“Chestnuts roasting on an open fire, Jack Frost nipping at your nose …”
When you hear Nat King Cole crooning those lines from “The Christmas Song” you know it’s the holiday season, but probably not because your family has a tradition of roasting chestnuts at Christmas. It’s because the song has become one of the many Christmas classics played over and over throughout shopping malls and supermarkets during the month of December, and on radio stations playing 24-hour loops of Christmas music.
However, when Robert Wells and Mel Torme wrote “The Christmas Song” in 1945, it was highly likely they actually did roast chestnuts at Christmas time, or grew up doing it with their families.
The American Chestnut was once a towering giant in the forests of the eastern United States, growing from Maine to Alabama and in some places making up more than half of the biomass of the forests. The trees were not only fast growing with a wood that was rot resistant, they also produce the namesake chestnuts — a nutritious food source rich in Vitamin C and antioxidants. According to The American Chestnut Foundation, nut gathering time occurred in the late fall and early winter. Railroad cars overflowed with chestnuts, being distributed to shops around the country just in time for holiday gatherings.
Ironically, just as the “Christmas Song” was gaining popularity, the American Chestnut tree was disappearing from our forests. A blight introduced in the northeast in the late 1800s started killing the trees. Over the course of a few decades it made its way south, and by 1950, the American Chestnut tree was practically eradicated from American forests.
At least, I thought it was destroyed.
Not long ago I had the opportunity to stay at the Alice House, a beautiful historic lodge located in Matthews State Forest. I decided to take a walk to explore a bit while waiting on Bill to arrive. It was just a typical walk in the mountains until I happened upon a large area, acres upon acres, completely fenced in. It looked like what people build around their gardens to keep the deer out, only on a much grander scale.
“What the heck are they protecting?” I thought, as I looked out on a somewhat scraggly field covered in well spaced-out young trees. Then I happened to see the signs lining the path up ahead. I had stumbled upon a grove of American Chestnuts, part of a reforestation effort by the Virginia Department of Forestry.

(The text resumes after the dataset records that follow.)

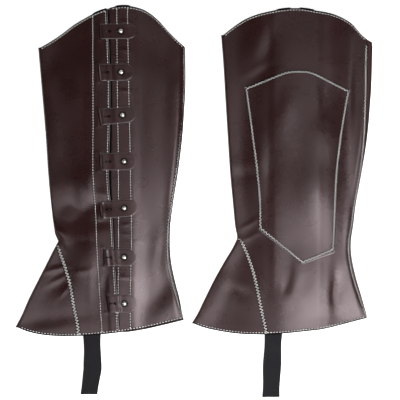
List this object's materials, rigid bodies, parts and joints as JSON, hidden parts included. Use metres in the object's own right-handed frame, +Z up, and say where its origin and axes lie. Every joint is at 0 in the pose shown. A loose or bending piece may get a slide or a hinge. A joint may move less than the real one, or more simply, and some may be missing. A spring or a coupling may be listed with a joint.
{
  "type": "pair of leather boot covers",
  "caption": "Pair of flared faux-leather boot covers, each with a toe gusset, a calf patch, studded closing straps and an elastic stirrup, laid flat.",
  "frame": {"origin": "on the surface that the pair lies on, under the middle of the pair's bounding box", "axes": "+Z up off the surface, +Y from the hems towards the tops of the covers, +X from the left cover towards the right one; both toes point to -X"},
  "size_m": [0.4764, 0.5232, 0.0161],
  "materials": {
    "leather": "fine-grained, semi-gloss",
    "facing": "matt",
    "elastic": "ribbed weave",
    "nickel": "polished"
  },
  "bodies": {
    "root": {"left_body": "leather", "left_back_panel": "leather", "left_toe_gusset": "leather", "left_calf_patch": "leather", "left_front_facing": "facing", "left_back_facing": "facing", "left_stirrup": "elastic", "left_strap_1": "leather", "left_strap_2": "leather", "left_strap_3": "leather", "left_strap_4": "leather", "left_strap_5": "leather", "left_strap_6": "leather", "left_strap_7": "leather", "left_stud_1": "nickel", "left_stud_2": "nickel", "left_stud_3": "nickel", "left_stud_4": "nickel", "left_stud_5": "nickel", "left_stud_6": "nickel", "left_stud_7": "nickel", "right_body": "leather", "right_back_panel": "leather", "right_toe_gusset": "leather", "right_calf_patch": "leather", "right_front_facing": "facing", "right_back_facing": "facing", "right_stirrup": "elastic", "right_strap_1": "leather", "right_strap_2": "leather", "right_strap_3": "leather", "right_strap_4": "leather", "right_strap_5": "leather", "right_strap_6": "leather", "right_strap_7": "leather", "right_stud_1": "nickel", "right_stud_2": "nickel", "right_stud_3": "nickel", "right_stud_4": "nickel", "right_stud_5": "nickel", "right_stud_6": "nickel", "right_stud_7": "nickel"}
  },
  "joints": []
}
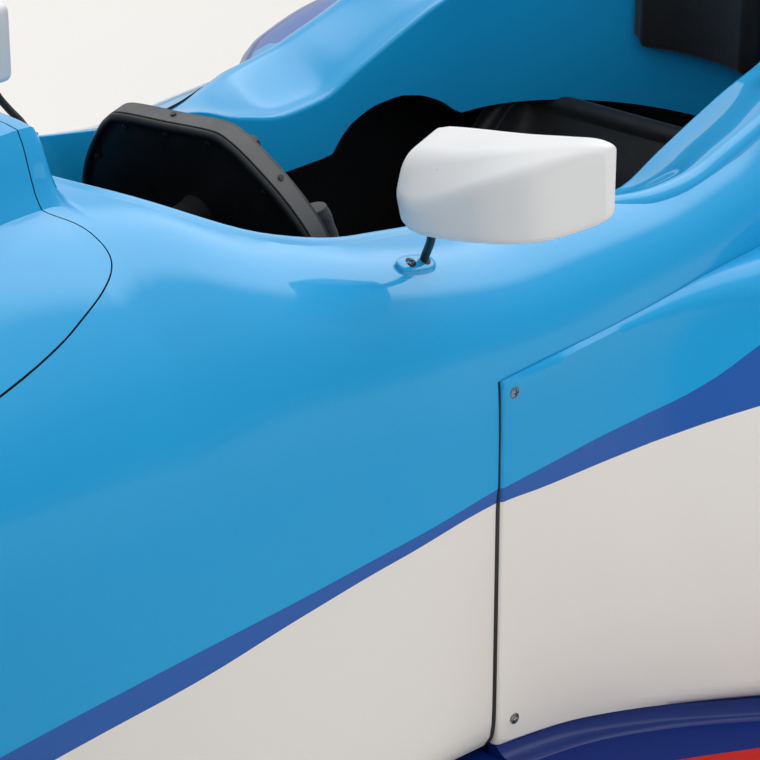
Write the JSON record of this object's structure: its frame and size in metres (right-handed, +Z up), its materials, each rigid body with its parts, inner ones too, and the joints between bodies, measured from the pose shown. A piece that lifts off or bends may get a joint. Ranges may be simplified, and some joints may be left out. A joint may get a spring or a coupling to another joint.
{
  "type": "open wheel racing car",
  "caption": "Single seater open wheel racing car with a composite survival cell, open cockpit, sidepods, front and rear wings and steered front wheels",
  "frame": {"origin": "on the ground, under the middle of the car's length and width", "axes": "+X to the nose, +Y to the car's left, +Z up"},
  "size_m": [4.4, 2, 0.945],
  "materials": {
    "blue_paint": "glossy light blue paint over composite",
    "white_paint": "glossy white paint over composite",
    "dark_blue_paint": "glossy dark blue paint over composite",
    "carbon": "bare carbon fibre composite",
    "tyre_rubber": "matt black rubber",
    "magnesium": "satin dark grey cast magnesium",
    "cast_alloy": "cast, bead blasted",
    "black_leather": "matt black leather and suede",
    "black_plastic": "matt black composite and suede grip"
  },
  "bodies": {
    "chassis": {"survival_cell": "blue_paint", "hatch_cover": "blue_paint", "cockpit_surround": "blue_paint", "headrest_pad": "black_leather", "nose_cone": "blue_paint", "engine_cover": "blue_paint", "floor": "dark_blue_paint", "diffuser": "carbon", "engine_block": "cast_alloy", "gearbox": "cast_alloy", "seat": "black_leather", "dash_bulkhead": "carbon", "front_wing": "white_paint", "front_endplate_left": "white_paint", "front_endplate_right": "white_paint", "rear_wing": "white_paint", "rear_beam_wing": "white_paint", "rear_endplate_left": "blue_paint", "rear_endplate_right": "blue_paint", "sidepod_left": "white_paint", "sidepod_right": "white_paint", "mirror_left": "white_paint", "mirror_right": "white_paint", "upright_rear_left": "cast_alloy", "upright_rear_right": "cast_alloy", "front_upper_wishbone_left": "carbon", "front_upper_wishbone_right": "carbon", "front_lower_wishbone_left": "carbon", "front_lower_wishbone_right": "carbon", "rear_upper_wishbone_left": "carbon", "rear_upper_wishbone_right": "carbon", "rear_lower_wishbone_left": "carbon", "rear_lower_wishbone_right": "carbon"},
    "steering_wheel": {"steering_wheel": "black_plastic"},
    "steering_rack": {"steering_rack": "cast_alloy"},
    "knuckle_left": {"upright_front_left": "cast_alloy"},
    "wheel_front_left": {"tyre_front_left": "tyre_rubber", "rim_front_left": "magnesium"},
    "wheel_rear_left": {"tyre_rear_left": "tyre_rubber", "rim_rear_left": "magnesium", "driveshaft_left": "cast_alloy"},
    "knuckle_right": {"upright_front_right": "cast_alloy"},
    "wheel_front_right": {"tyre_front_right": "tyre_rubber", "rim_front_right": "magnesium"},
    "wheel_rear_right": {"tyre_rear_right": "tyre_rubber", "rim_rear_right": "magnesium", "driveshaft_right": "cast_alloy"}
  },
  "joints": [
    {"name": "steering_wheel_turn", "type": "hinge", "parent": "chassis", "child": "steering_wheel", "pos_m": [0.37, 0, 0.565], "axis": [-0.9659, 0, 0.2588], "range_deg": [-112, 112]},
    {"name": "rack_slide", "type": "slide", "parent": "chassis", "child": "steering_rack", "axis": [0, 1, 0], "range_m": [-0.0275, 0.0275]},
    {"name": "knuckle_left_turn", "type": "hinge", "parent": "chassis", "child": "knuckle_left", "pos_m": [1.39, 0.722, 0.3242], "axis": [0, 0, 1], "range_deg": [-14.2, 14.2]},
    {"name": "wheel_front_left_spin", "type": "hinge", "parent": "knuckle_left", "child": "wheel_front_left", "pos_m": [1.39, 0.8475, 0.3242], "axis": [0, 1, 0], "continuous": true},
    {"name": "wheel_rear_left_spin", "type": "hinge", "parent": "chassis", "child": "wheel_rear_left", "pos_m": [-1.58, 0.81, 0.33015], "axis": [0, 1, 0], "continuous": true},
    {"name": "knuckle_right_turn", "type": "hinge", "parent": "chassis", "child": "knuckle_right", "pos_m": [1.39, -0.722, 0.3242], "axis": [0, 0, 1], "range_deg": [-14.2, 14.2]},
    {"name": "wheel_front_right_spin", "type": "hinge", "parent": "knuckle_right", "child": "wheel_front_right", "pos_m": [1.39, -0.8475, 0.3242], "axis": [0, 1, 0], "continuous": true},
    {"name": "wheel_rear_right_spin", "type": "hinge", "parent": "chassis", "child": "wheel_rear_right", "pos_m": [-1.58, -0.81, 0.33015], "axis": [0, 1, 0], "continuous": true}
  ],
  "couplings": [
    {"joint": "rack_slide", "follows": "steering_wheel_turn", "m_per_rad": -0.01375},
    {"joint": "knuckle_left_turn", "follows": "steering_wheel_turn", "ratio": 0.125},
    {"joint": "knuckle_right_turn", "follows": "steering_wheel_turn", "ratio": 0.125}
  ]
}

I could have been looking at a field full of unicorns, with the awe I felt standing next to a field of somewhat mythical trees.

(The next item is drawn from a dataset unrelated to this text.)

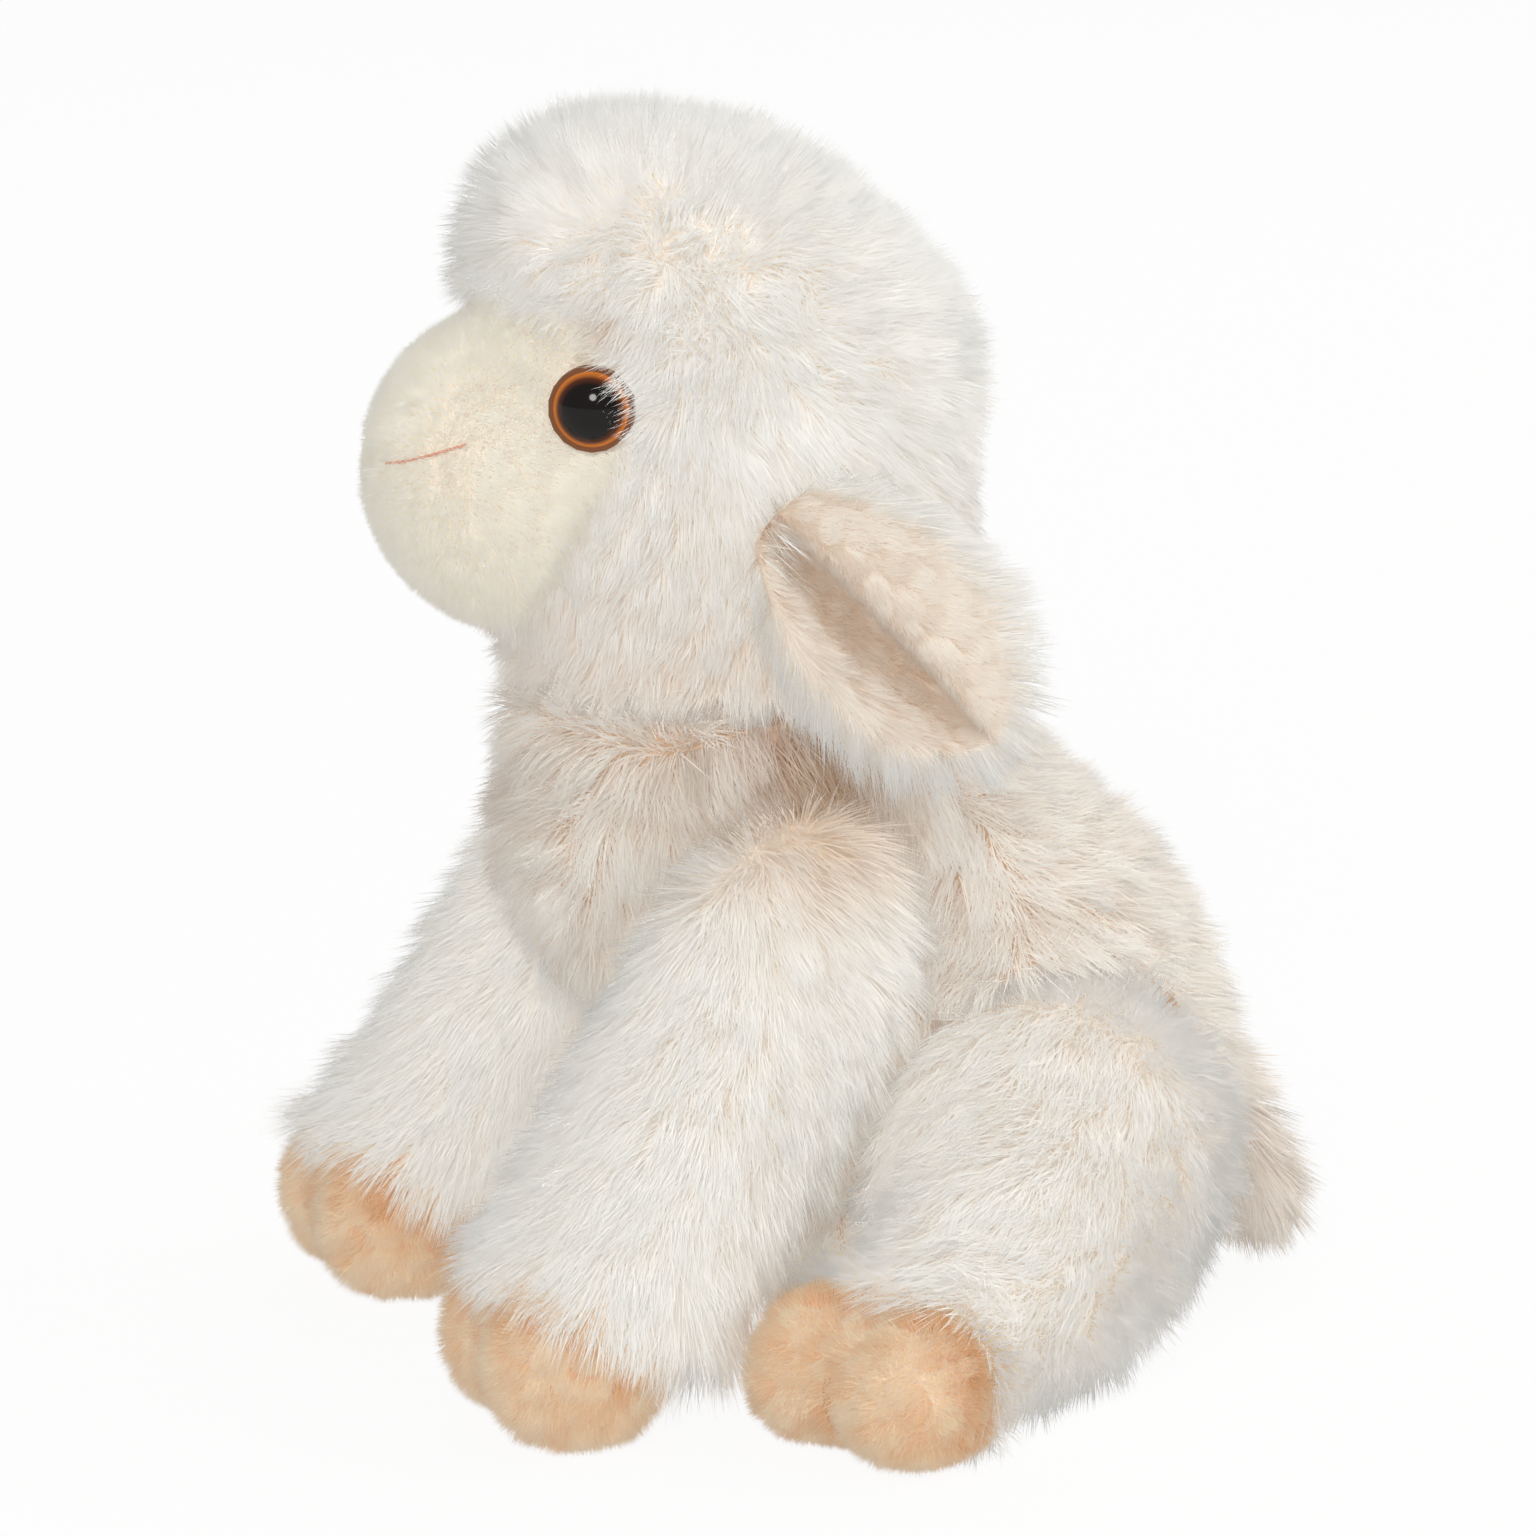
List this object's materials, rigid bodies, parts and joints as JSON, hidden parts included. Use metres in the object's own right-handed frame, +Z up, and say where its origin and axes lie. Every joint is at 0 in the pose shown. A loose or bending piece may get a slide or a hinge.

Growing up I had heard of the chestnut trees. My grandparents and others of their generations told stories. We hardly took a drive through the mountains around my grandmother’s hometown of Brevard without someone bringing up “the blight.”
By the time I was born the American Chestnut had been gone from our forests for a couple of decades, but the impact of losing so many trees in such a relatively short timeframe made such a big impact that stories were still being told. The loss of the trees was not only environmental, the wood and nut harvest that had been critical to the Appalachian economy had just disappeared, and generations later people still vividly recalled that loss.
Now here I was, a species I thought had been wiped out entirely growing fiercely right before my eyes.
It turns out the blight kills the tree, but not the roots. So while the American Chestnut no longer grows to a full-size tree, it is not extinct. The living roots scattered throughout the forests of the mountains of the East Coast stubbornly put up sprouts each spring, and grow about as big as a shrub before succumbing to the fungus all over again.
The good news is scientists are doing research and field tests to try to bring the American Chestnut back to our forests. Here, in this grove at Matthews State Forest, the fenced-in trees are 15/16 American Chestnut and 1/16 Chinese Chestnut. The hope is that this hybrid will have all the great qualities of the American Chestnut – fast growing, straight, rot-resistant timber and plentiful nuts – while containing the blight resistance of the Chinese Chestnut.
What I was looking at wasn’t a field of some sort of mythical creature come to life. It was a symbol of hope. Amidst all the devastation years ago from the loss of the chestnut trees, the species has found a way to survive. And with the help of scientists, it might even thrive in our forests once more.